Please refer to FIG. 7, which shows a second embodiment of the optical module according to the present invention. Elements that have the same function as that illustrated in FIG. 4 are provided the same item numbers used in FIG. 7. Differing from the optical module depicted in FIG. 4, the voltage regulator 72, the optical imaging module 74, the motion determining module 76, the modulating module 78 and the RF module 66 are formed on the substrate 101, and packaged as a single chip, i.e. the optical module 102.

Please refer to FIG. 8, which shows a third embodiment of the optical module according to the present invention. Elements that have the same function as that illustrated in FIG. 4 are provided the same item numbers used in FIG. 8. Differing from the optical module depicted in FIG. 4, the voltage regulator 72, the optical imaging module 74, and the motion determining module 76 are formed on the substrate 111, and packaged as a single chip, i.e. the optical module 112.
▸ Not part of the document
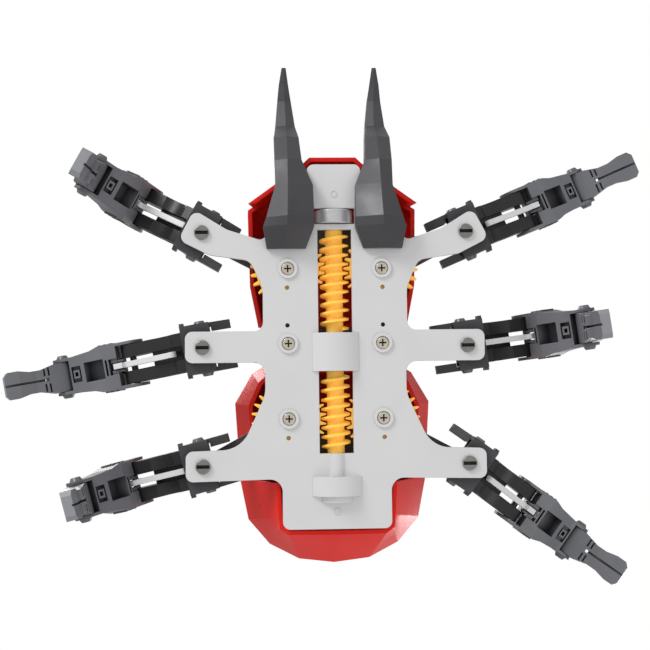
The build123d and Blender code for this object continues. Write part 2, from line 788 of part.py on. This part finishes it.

In the prior art, the voltage regulator and the modulating circuit exercised are individual chips. However, the present invention optical mouse integrates the voltage regulator and the modulating circuit into one single chip. Consequently, the voltage regulator is able to increase the input voltage generated by the power port appropriately. Besides that, noises of power sources or interference of RF circuits can be improved because both the voltage regulator and the modulating circuit are packaged into a single chip.

Those skilled in the art will readily observe that numerous modifications and alterations of the device may be made while retaining the teachings of the invention. Accordingly, the above disclosure should be construed as limited only by the metes and bounds of the appended claims.